The example below demonstrates how to use the **`detect_language_patterns`** function to analyze the sample text.

1. **Language Detection**  
   The first part detects the language of each message in the sample text by setting the parameter `method="language"`. The result is a list of detected languages, where each entry corresponds to the language of a sentence in the sample text.

In [10]:
# Detect the language of each message in the sample text
result = detect_language_patterns(mix_text, method="language")
print(result)

['en', 'en', 'en', 'en', 'en', 'fr', 'fr', 'fr', 'fr', 'fr', 'zh-cn', 'zh-cn', 'zh-cn', 'zh-cn', 'zh-cn']

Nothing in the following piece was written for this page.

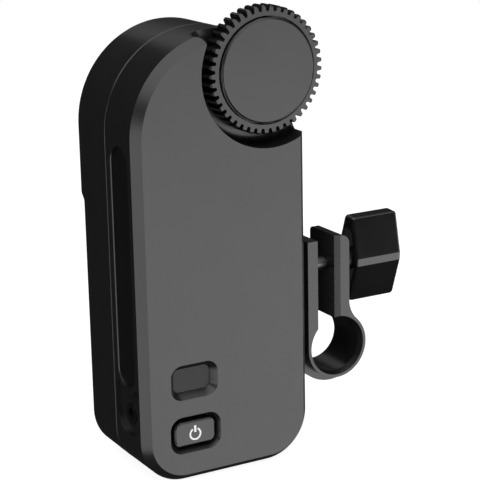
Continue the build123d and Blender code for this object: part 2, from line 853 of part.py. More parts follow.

Each detected language (`en` for English, `fr` for French, and `zh-cn` for Chinese) corresponds to a sentence in the sample_text.

2. **Bigram Extraction**  
   The second part identifies the top 5 most common bigrams (two-word combinations) in the sample text by setting the parameters `method="ngrams"`, `n=2`, and `top_n=5`. The output shows the bigrams along with their frequencies.


In [11]:
# Extract the top 5 most common bigrams (two-word combinations)
result = detect_language_patterns(sample_text, method="ngrams", n=2, top_n=5)
print(result)


[('sea salt', np.int64(2)), ('salt on', np.int64(2)), ('did you', np.int64(2)), ('and it', np.int64(2)), ('hey has', np.int64(1))]


The bigram `et la` appears twice in the French sentences, while other bigrams occur once in the English sentences.